Set task:
Output the lines below exactly, please, from the first line until the line with "const DEWLAP_PINCH = 0.55;", counting both.
-.-.-
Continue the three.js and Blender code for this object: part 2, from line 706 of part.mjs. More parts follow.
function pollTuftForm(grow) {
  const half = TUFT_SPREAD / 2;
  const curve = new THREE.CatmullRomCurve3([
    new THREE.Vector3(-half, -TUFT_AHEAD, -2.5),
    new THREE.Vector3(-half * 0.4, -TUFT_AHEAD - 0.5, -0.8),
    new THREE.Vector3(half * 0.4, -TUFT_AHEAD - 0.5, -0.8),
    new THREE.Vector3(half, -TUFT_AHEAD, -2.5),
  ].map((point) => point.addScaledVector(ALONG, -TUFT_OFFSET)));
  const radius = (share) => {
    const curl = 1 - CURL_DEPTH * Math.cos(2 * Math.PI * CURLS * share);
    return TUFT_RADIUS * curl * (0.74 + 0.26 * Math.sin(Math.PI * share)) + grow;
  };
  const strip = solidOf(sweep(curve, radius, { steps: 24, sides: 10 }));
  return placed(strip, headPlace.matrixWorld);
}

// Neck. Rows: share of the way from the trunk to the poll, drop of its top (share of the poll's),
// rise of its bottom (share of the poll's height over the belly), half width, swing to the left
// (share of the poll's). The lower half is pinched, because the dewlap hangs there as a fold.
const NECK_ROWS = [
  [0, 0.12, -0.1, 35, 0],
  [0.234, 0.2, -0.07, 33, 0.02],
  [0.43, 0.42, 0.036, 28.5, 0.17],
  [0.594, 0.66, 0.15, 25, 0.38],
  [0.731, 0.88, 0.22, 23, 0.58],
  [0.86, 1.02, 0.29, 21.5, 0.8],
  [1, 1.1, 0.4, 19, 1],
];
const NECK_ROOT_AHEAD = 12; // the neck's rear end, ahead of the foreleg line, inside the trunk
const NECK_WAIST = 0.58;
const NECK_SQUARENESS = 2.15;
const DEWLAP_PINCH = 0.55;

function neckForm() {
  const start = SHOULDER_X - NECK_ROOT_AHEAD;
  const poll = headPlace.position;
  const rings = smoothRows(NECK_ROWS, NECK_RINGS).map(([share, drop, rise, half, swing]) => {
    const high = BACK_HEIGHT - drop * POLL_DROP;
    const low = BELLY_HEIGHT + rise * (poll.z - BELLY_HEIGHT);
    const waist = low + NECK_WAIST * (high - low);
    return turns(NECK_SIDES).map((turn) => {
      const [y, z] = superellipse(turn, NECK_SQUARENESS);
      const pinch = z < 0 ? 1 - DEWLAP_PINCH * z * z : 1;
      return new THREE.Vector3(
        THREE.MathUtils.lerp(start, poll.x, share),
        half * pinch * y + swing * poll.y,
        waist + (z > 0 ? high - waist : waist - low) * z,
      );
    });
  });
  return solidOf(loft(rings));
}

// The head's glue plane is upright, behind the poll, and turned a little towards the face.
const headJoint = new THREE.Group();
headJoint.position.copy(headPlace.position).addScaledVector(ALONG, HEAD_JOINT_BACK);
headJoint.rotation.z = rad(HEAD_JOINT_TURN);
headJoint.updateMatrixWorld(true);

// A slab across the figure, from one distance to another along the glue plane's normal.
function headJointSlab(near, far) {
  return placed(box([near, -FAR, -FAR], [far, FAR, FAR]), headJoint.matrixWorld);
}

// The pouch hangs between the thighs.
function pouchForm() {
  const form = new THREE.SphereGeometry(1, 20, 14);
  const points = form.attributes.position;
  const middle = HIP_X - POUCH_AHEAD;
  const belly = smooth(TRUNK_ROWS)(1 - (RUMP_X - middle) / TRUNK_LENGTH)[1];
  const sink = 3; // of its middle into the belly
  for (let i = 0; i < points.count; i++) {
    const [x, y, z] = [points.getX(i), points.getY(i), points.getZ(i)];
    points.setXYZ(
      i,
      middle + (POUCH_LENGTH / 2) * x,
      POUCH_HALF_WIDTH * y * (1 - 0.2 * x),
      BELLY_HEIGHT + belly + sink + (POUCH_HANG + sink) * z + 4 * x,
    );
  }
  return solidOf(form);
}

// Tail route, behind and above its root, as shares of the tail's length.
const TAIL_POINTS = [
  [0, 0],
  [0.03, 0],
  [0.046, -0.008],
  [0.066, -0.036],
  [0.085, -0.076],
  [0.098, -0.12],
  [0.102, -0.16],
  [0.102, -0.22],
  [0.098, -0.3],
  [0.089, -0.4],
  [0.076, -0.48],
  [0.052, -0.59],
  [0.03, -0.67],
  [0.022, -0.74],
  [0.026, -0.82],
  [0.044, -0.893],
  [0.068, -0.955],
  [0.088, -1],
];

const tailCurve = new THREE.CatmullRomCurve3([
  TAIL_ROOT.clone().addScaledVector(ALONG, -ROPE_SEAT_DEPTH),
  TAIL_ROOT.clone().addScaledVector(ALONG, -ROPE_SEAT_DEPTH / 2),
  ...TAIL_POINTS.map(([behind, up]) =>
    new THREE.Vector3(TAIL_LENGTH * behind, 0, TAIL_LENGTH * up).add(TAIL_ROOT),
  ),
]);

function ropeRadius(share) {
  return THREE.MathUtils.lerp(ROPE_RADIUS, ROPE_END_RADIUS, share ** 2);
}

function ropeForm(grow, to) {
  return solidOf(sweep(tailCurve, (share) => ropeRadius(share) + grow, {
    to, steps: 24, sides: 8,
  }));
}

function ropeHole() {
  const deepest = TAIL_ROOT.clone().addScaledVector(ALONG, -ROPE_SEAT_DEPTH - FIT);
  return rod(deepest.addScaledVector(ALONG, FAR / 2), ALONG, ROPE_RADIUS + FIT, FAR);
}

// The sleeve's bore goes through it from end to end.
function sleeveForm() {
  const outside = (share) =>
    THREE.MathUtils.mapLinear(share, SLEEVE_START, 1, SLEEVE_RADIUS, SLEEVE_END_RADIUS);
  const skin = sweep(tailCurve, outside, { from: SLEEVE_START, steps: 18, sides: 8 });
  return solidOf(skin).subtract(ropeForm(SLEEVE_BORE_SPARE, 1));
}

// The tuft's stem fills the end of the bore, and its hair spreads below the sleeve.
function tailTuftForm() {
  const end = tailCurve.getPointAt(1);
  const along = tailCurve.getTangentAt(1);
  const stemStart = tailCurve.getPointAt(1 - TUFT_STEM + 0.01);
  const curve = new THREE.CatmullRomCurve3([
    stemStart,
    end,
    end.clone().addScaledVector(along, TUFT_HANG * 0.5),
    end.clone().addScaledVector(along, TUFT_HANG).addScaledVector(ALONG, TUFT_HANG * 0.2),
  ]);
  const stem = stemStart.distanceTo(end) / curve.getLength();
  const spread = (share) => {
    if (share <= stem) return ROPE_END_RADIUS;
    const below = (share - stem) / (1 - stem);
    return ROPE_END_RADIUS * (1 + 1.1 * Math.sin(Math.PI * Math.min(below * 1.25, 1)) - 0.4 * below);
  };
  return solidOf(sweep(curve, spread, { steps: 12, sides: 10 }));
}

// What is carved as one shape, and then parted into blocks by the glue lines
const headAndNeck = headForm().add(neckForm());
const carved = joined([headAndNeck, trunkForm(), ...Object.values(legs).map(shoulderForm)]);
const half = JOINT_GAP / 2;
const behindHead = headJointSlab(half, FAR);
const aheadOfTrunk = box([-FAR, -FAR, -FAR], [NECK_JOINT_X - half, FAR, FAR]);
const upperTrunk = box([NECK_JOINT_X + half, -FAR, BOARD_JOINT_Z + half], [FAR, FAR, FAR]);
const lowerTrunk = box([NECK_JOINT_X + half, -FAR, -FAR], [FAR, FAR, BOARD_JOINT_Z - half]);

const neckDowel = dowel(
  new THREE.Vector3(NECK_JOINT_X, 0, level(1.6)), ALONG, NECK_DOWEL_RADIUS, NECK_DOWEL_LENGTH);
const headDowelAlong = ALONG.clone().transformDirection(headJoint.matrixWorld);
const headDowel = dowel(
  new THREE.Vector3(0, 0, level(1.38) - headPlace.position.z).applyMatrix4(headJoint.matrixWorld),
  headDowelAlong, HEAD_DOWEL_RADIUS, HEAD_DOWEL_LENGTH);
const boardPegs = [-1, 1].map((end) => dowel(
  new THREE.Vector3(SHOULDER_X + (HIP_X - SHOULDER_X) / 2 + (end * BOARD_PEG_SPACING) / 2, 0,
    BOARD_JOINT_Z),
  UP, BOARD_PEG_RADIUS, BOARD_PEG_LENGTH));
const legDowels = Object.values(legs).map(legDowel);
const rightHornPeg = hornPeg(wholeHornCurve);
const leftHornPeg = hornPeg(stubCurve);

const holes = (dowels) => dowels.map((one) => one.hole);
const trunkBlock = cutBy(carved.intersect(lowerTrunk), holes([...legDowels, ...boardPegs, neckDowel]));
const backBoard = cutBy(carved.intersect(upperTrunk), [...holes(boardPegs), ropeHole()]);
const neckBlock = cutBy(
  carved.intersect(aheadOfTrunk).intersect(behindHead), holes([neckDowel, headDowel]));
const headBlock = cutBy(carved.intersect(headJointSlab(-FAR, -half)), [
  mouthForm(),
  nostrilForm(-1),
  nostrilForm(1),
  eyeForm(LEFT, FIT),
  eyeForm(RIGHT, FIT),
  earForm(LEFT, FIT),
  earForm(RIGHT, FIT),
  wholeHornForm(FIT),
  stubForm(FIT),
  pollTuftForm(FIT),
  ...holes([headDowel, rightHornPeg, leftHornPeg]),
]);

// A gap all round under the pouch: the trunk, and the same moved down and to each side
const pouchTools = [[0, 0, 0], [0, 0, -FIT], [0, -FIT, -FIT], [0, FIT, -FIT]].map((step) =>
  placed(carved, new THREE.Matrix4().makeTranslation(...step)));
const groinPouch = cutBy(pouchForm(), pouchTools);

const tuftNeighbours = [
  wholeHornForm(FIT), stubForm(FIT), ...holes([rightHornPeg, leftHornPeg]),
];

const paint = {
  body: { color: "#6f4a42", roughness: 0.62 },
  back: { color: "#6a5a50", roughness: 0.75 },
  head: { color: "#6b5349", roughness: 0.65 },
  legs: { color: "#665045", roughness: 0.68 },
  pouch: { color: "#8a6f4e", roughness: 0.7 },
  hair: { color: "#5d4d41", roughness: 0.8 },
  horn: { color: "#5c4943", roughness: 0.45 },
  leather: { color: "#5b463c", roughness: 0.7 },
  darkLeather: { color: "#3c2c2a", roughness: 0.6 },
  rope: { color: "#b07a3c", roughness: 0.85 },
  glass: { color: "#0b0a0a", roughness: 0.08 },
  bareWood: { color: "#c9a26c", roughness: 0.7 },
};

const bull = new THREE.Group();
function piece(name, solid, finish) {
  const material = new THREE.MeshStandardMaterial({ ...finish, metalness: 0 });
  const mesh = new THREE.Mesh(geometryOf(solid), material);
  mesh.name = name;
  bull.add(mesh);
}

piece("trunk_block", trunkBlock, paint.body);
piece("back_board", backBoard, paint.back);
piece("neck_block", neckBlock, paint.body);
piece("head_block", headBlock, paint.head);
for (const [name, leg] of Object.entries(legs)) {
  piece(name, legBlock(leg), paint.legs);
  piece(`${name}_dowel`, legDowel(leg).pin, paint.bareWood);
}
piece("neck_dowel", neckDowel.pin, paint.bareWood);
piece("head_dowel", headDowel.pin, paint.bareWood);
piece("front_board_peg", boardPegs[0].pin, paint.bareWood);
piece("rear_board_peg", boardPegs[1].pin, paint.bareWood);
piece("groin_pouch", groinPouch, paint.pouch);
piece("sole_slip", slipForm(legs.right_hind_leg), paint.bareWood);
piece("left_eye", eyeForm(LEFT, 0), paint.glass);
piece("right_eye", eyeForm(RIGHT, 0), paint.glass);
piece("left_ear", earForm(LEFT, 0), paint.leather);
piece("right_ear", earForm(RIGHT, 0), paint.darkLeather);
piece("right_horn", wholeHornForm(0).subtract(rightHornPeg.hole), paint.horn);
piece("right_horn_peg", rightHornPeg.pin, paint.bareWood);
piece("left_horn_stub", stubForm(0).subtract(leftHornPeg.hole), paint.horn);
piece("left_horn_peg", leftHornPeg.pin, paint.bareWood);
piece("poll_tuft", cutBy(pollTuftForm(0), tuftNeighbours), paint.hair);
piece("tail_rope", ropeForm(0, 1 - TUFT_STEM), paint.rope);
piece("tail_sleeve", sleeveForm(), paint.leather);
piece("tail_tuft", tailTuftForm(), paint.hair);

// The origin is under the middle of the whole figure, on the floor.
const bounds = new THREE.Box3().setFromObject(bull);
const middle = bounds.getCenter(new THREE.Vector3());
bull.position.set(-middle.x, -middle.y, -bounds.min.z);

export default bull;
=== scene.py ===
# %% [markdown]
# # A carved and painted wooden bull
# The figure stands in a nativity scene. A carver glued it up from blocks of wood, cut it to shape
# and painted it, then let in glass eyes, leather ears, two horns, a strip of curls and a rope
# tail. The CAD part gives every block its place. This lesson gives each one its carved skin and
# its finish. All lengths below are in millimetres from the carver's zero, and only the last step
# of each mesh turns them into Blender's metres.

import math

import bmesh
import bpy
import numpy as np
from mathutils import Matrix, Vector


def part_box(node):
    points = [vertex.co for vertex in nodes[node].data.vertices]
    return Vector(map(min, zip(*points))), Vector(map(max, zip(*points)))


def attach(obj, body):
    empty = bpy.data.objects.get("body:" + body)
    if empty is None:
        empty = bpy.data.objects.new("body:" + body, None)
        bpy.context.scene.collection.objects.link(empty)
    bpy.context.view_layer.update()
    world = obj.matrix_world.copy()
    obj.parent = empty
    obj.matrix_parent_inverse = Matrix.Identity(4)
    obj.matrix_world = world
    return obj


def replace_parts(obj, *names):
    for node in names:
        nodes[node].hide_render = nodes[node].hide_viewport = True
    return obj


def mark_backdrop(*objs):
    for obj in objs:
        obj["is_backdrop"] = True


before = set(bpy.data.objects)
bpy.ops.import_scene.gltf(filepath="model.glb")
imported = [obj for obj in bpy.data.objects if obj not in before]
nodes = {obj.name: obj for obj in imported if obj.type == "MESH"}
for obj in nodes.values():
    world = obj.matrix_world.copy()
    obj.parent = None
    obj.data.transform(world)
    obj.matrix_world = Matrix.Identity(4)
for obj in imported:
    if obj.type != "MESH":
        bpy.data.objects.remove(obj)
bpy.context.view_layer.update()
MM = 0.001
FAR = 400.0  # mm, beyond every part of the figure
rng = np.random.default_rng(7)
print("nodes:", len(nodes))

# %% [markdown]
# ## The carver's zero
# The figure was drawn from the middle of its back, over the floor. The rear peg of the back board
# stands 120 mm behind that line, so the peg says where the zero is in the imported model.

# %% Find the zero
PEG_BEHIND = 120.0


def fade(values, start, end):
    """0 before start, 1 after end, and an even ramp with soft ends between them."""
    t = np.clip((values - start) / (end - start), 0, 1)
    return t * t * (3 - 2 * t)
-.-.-
Written reply:
Continue the three.js and Blender code for this object: part 2, from line 706 of part.mjs. More parts follow.
function pollTuftForm(grow) {
  const half = TUFT_SPREAD / 2;
  const curve = new THREE.CatmullRomCurve3([
    new THREE.Vector3(-half, -TUFT_AHEAD, -2.5),
    new THREE.Vector3(-half * 0.4, -TUFT_AHEAD - 0.5, -0.8),
    new THREE.Vector3(half * 0.4, -TUFT_AHEAD - 0.5, -0.8),
    new THREE.Vector3(half, -TUFT_AHEAD, -2.5),
  ].map((point) => point.addScaledVector(ALONG, -TUFT_OFFSET)));
  const radius = (share) => {
    const curl = 1 - CURL_DEPTH * Math.cos(2 * Math.PI * CURLS * share);
    return TUFT_RADIUS * curl * (0.74 + 0.26 * Math.sin(Math.PI * share)) + grow;
  };
  const strip = solidOf(sweep(curve, radius, { steps: 24, sides: 10 }));
  return placed(strip, headPlace.matrixWorld);
}

// Neck. Rows: share of the way from the trunk to the poll, drop of its top (share of the poll's),
// rise of its bottom (share of the poll's height over the belly), half width, swing to the left
// (share of the poll's). The lower half is pinched, because the dewlap hangs there as a fold.
const NECK_ROWS = [
  [0, 0.12, -0.1, 35, 0],
  [0.234, 0.2, -0.07, 33, 0.02],
  [0.43, 0.42, 0.036, 28.5, 0.17],
  [0.594, 0.66, 0.15, 25, 0.38],
  [0.731, 0.88, 0.22, 23, 0.58],
  [0.86, 1.02, 0.29, 21.5, 0.8],
  [1, 1.1, 0.4, 19, 1],
];
const NECK_ROOT_AHEAD = 12; // the neck's rear end, ahead of the foreleg line, inside the trunk
const NECK_WAIST = 0.58;
const NECK_SQUARENESS = 2.15;
const DEWLAP_PINCH = 0.55;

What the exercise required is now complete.